A view from Jeremy Bullmore

On the Campaign couch: does every product need to advertise?

Do you agree with the belief that some products are so good they don't need to advertise?

No. In case you’ve forgotten it, let me remind you of what the president of the Advertising Association said in his opening address to the AA’s national conference in June 1931: "Some of the greatest of our commercial houses have endeavoured to carry on their business without advertising. I think Guinness is the best I can quote. The facts are well-known. The board of that great company have obviously been completely convinced of the value of advertising after generations during which they refused to consider it." 

For 50 years, Hershey dominated the US candy market and did so without the help of consumer advertising. Milton Hershey was proud to say: "Give them quality; that’s the best advertising in the world." Then along came Forrest Mars and some real advertised competition; and, from 1970, Hershey has been both a serious advertiser and even more successful.

There are other examples of companies that resisted advertising for long periods of time (Marks & Spencer was another). But I can think of no examples of large companies that have abandoned advertising and prospered as a result.

Until relatively recently, there was a widespread and uneasy feeling that lots of people harboured: that good products should sell themselves, that virtue should be its own reward, that good wine should need no bush. It was a feeling that led to another feeling, a natural corollary: that things that needed to advertise must therefore be in some way inferior. As recently as the 50s and 60s, before something called "marketing" became ubiquitous, there were many manufacturers who echoed Milton Hershey in being proud of the fact that they’d never "had to advertise". It was, to them, an article of faith; hard evidence of their purity of purpose and product superiority. And a little of all that still lingers.

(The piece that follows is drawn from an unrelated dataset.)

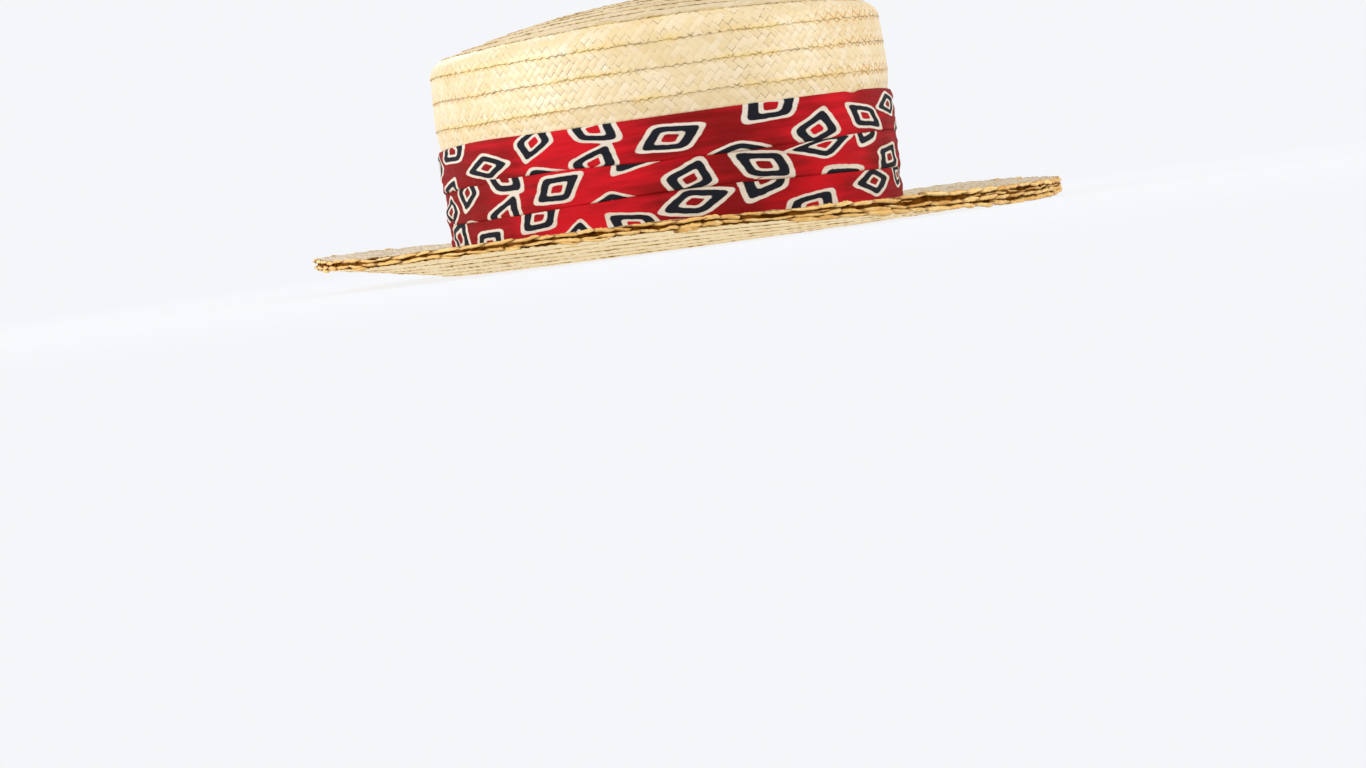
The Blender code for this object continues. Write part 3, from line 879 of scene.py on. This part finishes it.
def tier_points(turn, around, tier, low, high, depths):
    """One tier of the band from its foot to its head, with the hidden cloth that joins it to the others."""
    share = np.linspace(0.0, 1.0, TIER_ROWS)[:, None]
    z = low * (1 - share) + high[1] * share
    around = np.broadcast_to(around, z.shape)
    height = (z - low) / (high[0] - low)
    relief = depths[0] * (1 - height) + depths[1] * height
    for size, count, tall, shift, seed in CREASES:
        relief = relief + size * noise(around * count, z / tall + tier * shift, seed + tier, count)
    # Pleats bunch at the hat's outline. An upper tier's foot and the top tier's head turn in
    bunched = 0.8 * np.exp(-((np.abs(past_view(turn)) - 88.0) / 22.0) ** 2)
    relief = relief + bunched * np.abs(noise(around * 40, z / 0.0045 + tier * 7, 95 + tier, 40))
    if tier > 1:
        relief = relief - 0.35 * np.exp((low - z) / 0.0006)
    if tier == 3:
        relief = relief - 0.45 * np.exp((z - high[0]) / 0.0005)
    out = CLEARANCE + BAND_CLOTH + relief * FOLD_DEPTH
    rings = [crown_points(turn, out, z)]
    if tier > 1:
        rings = [crown_points(turn, out[:1] - 0.95 * FOLD_DEPTH, z[:1] + 0.0022),
                 crown_points(turn, out[:1] - 0.55 * FOLD_DEPTH, z[:1] + 0.00035)] + rings
    if tier == 3:
        rings += [crown_points(turn, CLEARANCE + 0.0008, z[-1:] - drop) for drop in (0.0004, 0.0040)]
    return np.concatenate(rings)


def make_band(material):
    turn = columns(560, 330)
    closed_turn = np.append(turn, turn[0] + 2 * math.pi)
    cloth = Piece("band_cloth")
    x, y = oval(turn, BAND_CLOTH + FOLD_DEPTH)
    length = around_length(np.stack([x, y, np.zeros(len(x))], 1))
    total = length[-1]
    bearing = np.unwrap(np.radians(bearing_of(closed_turn)))
    s = length - np.interp(0.0, bearing - math.radians(VIEW_BEARING), length)
    motifs = list(MOTIFS) + far_motifs(total)
    lower, upper, top = (PLEAT_WAVER * round_the_hat(WAVER, column, turn) for column in (1, 2, 3))
    # The top edge has one small dent
    top = top - 0.0009 * np.exp(-((s[:-1] - 86.4) / 3.6) ** 2)
    foot = np.full(len(turn), CROWN_FOOT)
    lower = lower + CROWN_FOOT + LOWER_FOLD * BAND_HEIGHT
    upper = upper + CROWN_FOOT + UPPER_FOLD * BAND_HEIGHT
    under = 2.0 * MM
    for tier, low, high, depths in (
            # tier, foot, head as seen and with the cloth that runs on under the next tier, and how far the
            # two stand out / FOLD_DEPTH
            (1, foot, (lower, lower + under), (0.55, 0.35)),
            (2, lower, (upper, upper + under), (0.80, 0.55)),
            (3, upper, (BAND_TOP + top, BAND_TOP + top), (1.10, 1.05))):
        points = tier_points(turn, length[:-1] / total, tier, low, high, depths)
        s_grid = np.broadcast_to(s, (len(points), len(s)))
        z_mm = np.append(points[..., 2], points[:, :1, 2], 1) / MM
        wobble_s = 0.6 * noise(s_grid / total * 60, z_mm / 7.0, 90, 60)
        wobble_z = 0.3 * noise(s_grid / total * 50, z_mm / 6.0, 91, 50)
        value = print_share(s_grid + wobble_s, z_mm + wobble_z, tier, motifs, total) / MOTIF_SIZE
        # Painted light and shade on the red, from the table of how light it is round the hat
        tone = np.zeros(s_grid.shape + (3,))
        tone[..., 0] = round_the_hat(CLOTH_LIGHT, 1, closed_turn)
        cloth.add(points, {"print": np.stack([value, s_grid, z_mm], -1), "tone": tone}, False)
    return cloth.finish(material, "band_cotton", "hat_band")


# Surroundings
def make_floor():
    """A pale floor that shows little more than the hat's faint shadow, and fades out round it."""
    mesh = bpy.data.meshes.new("floor")
    half = 2.4
    corners = [(-half, -half, 0), (half, -half, 0), (half, half, 0), (-half, half, 0)]
    mesh.from_pydata(corners, [], [(0, 1, 2, 3)])
    g = Graph("floor")
    x, y, _ = g.split(g.place())
    radius = g.math("SQRT", g.plus(g.times(x, x), g.times(y, y)))
    fade = g.step(radius, 0.15, 0.9, 0.87, 1.0)
    clear, blend = g.node("BsdfTransparent"), g.node("MixShader")
    g.surface((0.90, 0.90, 0.91, 1.0), 0.9, 0.0)
    g.link(fade, blend.inputs[0])
    g.link(g.shader.outputs[0], blend.inputs[1])
    g.link(clear.outputs[0], blend.inputs[2])
    g.link(blend.outputs[0], g.tree.nodes["Material Output"].inputs["Surface"])
    mesh.materials.append(g.material)
    floor = bpy.data.objects.new("floor", mesh)
    bpy.context.scene.collection.objects.link(floor)


def from_axes(right, up, back, place):
    """The matrix of a thing whose own axes are right, up and back."""
    return Matrix([[right[k], up[k], back[k], place[k]] for k in range(3)] + [[0, 0, 0, 1]])


def make_light():
    world = bpy.data.worlds.new("studio")
    bpy.context.scene.world = world
    world.use_nodes = True
    world.node_tree.nodes["Background"].inputs["Color"].default_value = linear(245, 246, 249)

    def lamp(name, bearing, away, height, aim, size, power, colour):
        data = bpy.data.lights.new(name, "AREA")
        data.shape, data.size, data.energy, data.color = "DISK", size, power, colour
        thing = bpy.data.objects.new(name, data)
        bpy.context.scene.collection.objects.link(thing)
        turn = math.radians(bearing)
        place = np.array([away * math.sin(turn), -away * math.cos(turn), height])
        way = np.array([0.0, 0.0, aim]) - place
        way = way / np.linalg.norm(way)
        side = np.cross(way, (0.0, 0.0, 1.0))
        side = side / np.linalg.norm(side)
        up = np.cross(side, way)
        thing.matrix_world = from_axes(side, up, -way, place)

    lamp("left", -120.0, 1.5, 0.50, aim=0.05, size=0.8, power=13.0, colour=(1.0, 1.0, 1.0))
    lamp("right", 15.0, 1.5, 0.60, aim=0.05, size=0.8, power=8.0, colour=(1.0, 0.985, 0.97))
    lamp("back", 150.0, 1.4, 0.90, aim=0.06, size=0.7, power=5.0, colour=(1.0, 0.98, 0.96))


def make_camera():
    """The camera fitted to the outlines of the hat in the picture."""
    distance, azimuth, height = 1.746, math.radians(VIEW_BEARING), 0.0219
    yaw, pitch, roll = math.radians(-0.212), math.radians(-2.595), math.radians(-7.784)
    place = np.array([CROWN_CENTRE[0] + distance * math.sin(azimuth),
                      CROWN_CENTRE[1] - distance * math.cos(azimuth), height])
    up = np.array([0.0, 0.0, 1.0])
    ahead = -np.array([math.sin(azimuth), -math.cos(azimuth), 0.0])
    ahead = ahead * math.cos(yaw) + np.cross(ahead, up) * math.sin(yaw)
    right = np.cross(ahead, up)
    right = right / np.linalg.norm(right)
    look = ahead * math.cos(pitch) + up * math.sin(pitch)
    over = np.cross(right, look)
    across = right * math.cos(roll) + over * math.sin(roll)
    upward = np.cross(across, look)
    data = bpy.data.cameras.new("camera")
    data.sensor_fit, data.sensor_width, data.lens = "HORIZONTAL", 36.0, 110.28
    data.clip_start, data.clip_end = 0.05, 30.0
    camera = bpy.data.objects.new("camera", data)
    bpy.context.scene.collection.objects.link(camera)
    camera.matrix_world = from_axes(across, upward, -look, place)
    bpy.context.scene.camera = camera


def make_straws():
    """The straw of the crown's side, the crown's tip and inside, the brim's top and its underside; the
    underside's straw is a lighter copy, painted light from below.
    """
    side = straw("side_straw", body=(228, 206, 158), pale=(238, 223, 194),
                 deep=(216, 180, 112), line=(98, 76, 18), line_strength=0.95,
                 seam_shadow=(112, 80, 14), seam_shadow_share=0.65, lip_shade=0.25, tick_share=0.7)
    tip = straw("tip_straw", body=(212, 192, 152), pale=(224, 208, 176),
                deep=(184, 156, 108), line=(112, 84, 44), line_strength=0.8,
                seam_shadow=(150, 116, 68), rough=0.7, speckle=1.0, seam_shadow_share=0.40,
                fold_shading=(160, 124, 66), golden=(206, 176, 122), gloss=0.1)
    top = straw("brim_straw", body=(200, 178, 134), pale=(214, 196, 158),
                deep=(170, 138, 90), line=(112, 84, 46), line_strength=0.9,
                seam_shadow=(110, 80, 40), speckle=0.9, fold_share=0.5, fold_shading=(120, 90, 50),
                golden=(196, 160, 104), gloss=0.3, lip_shade=1.0)
    # A lighter copy of the straw: painted light on the brim's underside
    under = straw("lit_under_straw", body=(255, 230, 176), pale=(255, 238, 196),
                  deep=(240, 200, 124), line=(140, 96, 40), line_strength=0.8,
                  seam_shadow=(116, 74, 22), speckle=1.0, edge_shadow=0.35, fold_share=0.4,
                  fold_shading=(186, 138, 66), golden=(246, 212, 140), gloss=0.2, lip_shade=0.2,
                  seam_shadow_share=0.5)
    return side, tip, top, under


def main():
    side_straw, tip_straw, top_straw, lit_under_straw = make_straws()
    make_crown(side_straw, tip_straw)
    make_brim(top_straw, lit_under_straw, edge_straw(), inner_gap())
    band = make_band(cotton())
    make_floor()
    make_light()
    make_camera()
    scene = bpy.context.scene
    scene.view_settings.view_transform = "Standard"
    scene.view_settings.look = "None"


main()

Good companies that use advertising sensibly will beat good companies that don’t. This is because advertising is not only an absurdly cost-effective way of lubricating the market machine but can also add real pleasure to the consumption of brands. 

It’s obviously true that some products enjoy some of the advantages of advertising – awareness and reputation – through means other than conventional advertising. But I’m afraid there’s no such thing as a product so exceptional in quality that it generates its own favourable and sustained mass publicity. 

I work in an ad agency but I’ve got an aversion to hiring anyone who studied marketing or advertising at university. Am I being narrow-minded
There can’t be another occupation where the gap between academic theoreticians and day-to-day practitioners is so yawningly vast. I’d be prepared to bet that not one of the ten most widely revered advertising practitioners of the past 30 years read a single paper published in the International Journal of Advertising. They may not have known that the publication existed. To an advertiser, that should be as shocking as knowing you’re about to have your kidneys replaced by someone who’s never heard of the International Journal of Surgery – but it’s not. 

So your aversion to those whose knowledge of marketing and advertising has been gleaned entirely from universities is almost understandable. But I suspect you’re also guilty of a bit of inverse snobbery – like people who exaggerate their humble origins so that they can more easily mock those they see as elite. To discriminate against people who’ve bothered to study their subject before offering themselves up for interview does seem a little perverse. Try to treat them as if they’re normal human beings and you might be in for a pleasant surprise.

How many interviews do you think it really takes to choose the right candidate for a senior hire? Surely one is enough?
If you’re big enough to take the blame when it all goes horribly wrong, one’s plenty. If you want to cover yourself, you’ll ask 11 of your colleagues, one by one, to interview the same candidate over a period of five weeks. This will ensure that all the best candidates pull out in frustration – and the one you end up with will be the one that none of your colleagues could find in any way objectionable. And that’s a comfort, isn’t it?